Tentunya dengan format penayangan yang cerdas, harus disesuaikan dengan dengan sinematografi yang cerdas juga. Pengambilan shot-shot dalam film ini dibuat amat cantik, hampir keseluruhan film hanya menangkap gambar dengan shot size close up, dan full shot. Sekalipun terdapat wide shot, scene tetap diambil dengan focal length yang besar, disertai dengan teknik komposisi dan framing yang diatur sedemikian rupa. Ini membuat film ini tidak hanya menyampaikan makna-makna tersirat lewat dialog, namun juga lewat visual storytelling.
Seperti yang dilakukan Gina dalam “Dua Garis Biru”, produksi desain film ini dibuat dengan tidak kalah akan makna. Terlihat dari insert shot yang memperlihatkan benda atau makanan yang ikut bercerita kepada penonton. Konsep ASMR yang menjadi inspirasi Gina dalam membuat film ini, juga diterapkan di sepanjang film. Suara ASMR dan sound design yang dipadukan menambah perasaan intim yang kuat terhadap penonton, sehingga menjadi pengalaman menonton yang susah untuk dilupakan. Hal-hal teknis ini seolah-olah membuat “Like & Share” dapat berbicara dalam segala aspek, sarat akan makna yang dapat terus menerus dibahas oleh penonton ketika selesai menonton.
Akting dari para cast di film ini pun bisa saya acungi jempol. Mulai dari main cast sampai side cast–nya, semua berhasil memerankan karakternya dengan baik. Aurora Ribero, yang memerankan karakter Lisa, memperlihatkan debut yang tidak diragukan. Ia berhasil memperlihatkan chemistry yang sangat klop dengan lawan mainnya, sebagai dua sahabat remaja masa kini dengan sangat realistis. Terlihat dari dialog, gestur-gestur akting, hingga pendekatan antar karakter dengan konflik-konflik.
Film ini juga menghadirkan Jerome Kurnia, yang kembali memerankan karakter cowok brengsek dan kembali sukses membuat penonton kesal sejadi-jadinya dengan karakter yang ia perankan. Kevin Julio yang berperan sebagai kakak dari karakter Sarah dengan panggilan Abang, tidak memerlukan screentime yang banyak, ia sukses membawa karakter yang sangat kuat sebagai garda utama keluarga Sarah. And please be not forgotten, Aulia Sarah yang berperan sebagai karakter Fita, seorang perempuan korban kekerasan seksual dan revenge p**n. Performa aktingnya amat sangat bagus. Sarah berhasil mengeksekusinya dengan permainan emosi yang memukau, walaupun hanya sebagai pendukung.
Jika dinilai dari segi cerita, “Like & Share” dapat dibilang sebagai karya terbaik Gina S. Noer.

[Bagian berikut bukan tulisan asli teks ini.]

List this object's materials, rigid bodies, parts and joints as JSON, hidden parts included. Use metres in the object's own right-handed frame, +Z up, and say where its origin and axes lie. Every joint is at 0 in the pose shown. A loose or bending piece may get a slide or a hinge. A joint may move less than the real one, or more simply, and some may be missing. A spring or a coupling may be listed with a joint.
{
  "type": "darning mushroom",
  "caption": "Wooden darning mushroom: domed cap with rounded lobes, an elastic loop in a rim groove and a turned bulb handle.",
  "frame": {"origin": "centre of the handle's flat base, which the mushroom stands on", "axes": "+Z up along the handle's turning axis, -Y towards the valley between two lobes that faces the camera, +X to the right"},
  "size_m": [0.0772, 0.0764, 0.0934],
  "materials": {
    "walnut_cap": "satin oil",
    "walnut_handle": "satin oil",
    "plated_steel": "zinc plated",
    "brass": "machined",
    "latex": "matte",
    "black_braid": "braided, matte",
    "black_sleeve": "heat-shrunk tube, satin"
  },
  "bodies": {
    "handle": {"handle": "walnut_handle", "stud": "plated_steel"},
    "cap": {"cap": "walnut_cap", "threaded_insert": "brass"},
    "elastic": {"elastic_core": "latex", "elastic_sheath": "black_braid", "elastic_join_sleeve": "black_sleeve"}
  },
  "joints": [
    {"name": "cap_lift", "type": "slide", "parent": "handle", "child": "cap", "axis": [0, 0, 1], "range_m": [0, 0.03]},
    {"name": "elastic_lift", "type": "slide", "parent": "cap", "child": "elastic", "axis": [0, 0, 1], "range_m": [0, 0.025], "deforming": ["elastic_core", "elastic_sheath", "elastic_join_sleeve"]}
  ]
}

Apa yang sempat dilakukan pada “Dua Garis Biru,” kembali direpetisi dengan polesan yang jauh lebih kuat dan lebih indah. Peningkatan pesat dari segi penulisan, mulai pendekatan cerita pada Act 1 yang sangat mudah diikuti, Act 2 yang saya pribadi merasa ada part yang sedikit dragging pada konflik-konflik keluarga, sampai memasuki Act 3 dengan penyelesaian konfilk cerita yang bisa dibilang nyaris sempurna. Masih terdapat beberapa kekurangan secara minor, tapi itu bisa ter-cover dengan pacing yang jujur enak banget, diluar pengalaman menonton adegan triggering dan disturbing yang ada di film ini. In overall, pacing-nya masih sangat enjoyable.

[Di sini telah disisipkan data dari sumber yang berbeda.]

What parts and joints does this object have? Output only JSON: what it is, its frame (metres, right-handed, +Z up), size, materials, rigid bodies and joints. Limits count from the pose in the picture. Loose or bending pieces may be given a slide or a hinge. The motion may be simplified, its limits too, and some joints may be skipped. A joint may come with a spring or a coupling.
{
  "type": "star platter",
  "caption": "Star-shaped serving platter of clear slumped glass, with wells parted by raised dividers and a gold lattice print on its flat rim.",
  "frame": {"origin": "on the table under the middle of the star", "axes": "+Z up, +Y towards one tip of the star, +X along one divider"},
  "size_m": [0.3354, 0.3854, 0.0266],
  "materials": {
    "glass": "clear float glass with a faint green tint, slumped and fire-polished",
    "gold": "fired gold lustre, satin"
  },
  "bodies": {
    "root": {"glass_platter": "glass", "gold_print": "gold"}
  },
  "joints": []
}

Amat disayangkan bisa film ini terpaksa kurang akan peminat akibat salah satu pihak film yang terlibat masalah publik dalam kehidupan pribadinya. Diluar kasus tersebut, pada akhirnya film “Like & Share” adalah film yang mempunyai pesan yang kuat dan sangat penting untuk publik terutama di masa-masa saat ini. Penilaian saya terhadap keseluruhan aspek dalam film ini sudah cukup untuk menjadi salah satu film Indonesia terbaik yang dirilis di tahun ini. Terima kasih Gina S. Noer karena telah menyampaikan suara-suara perempuan yang tak terdengar.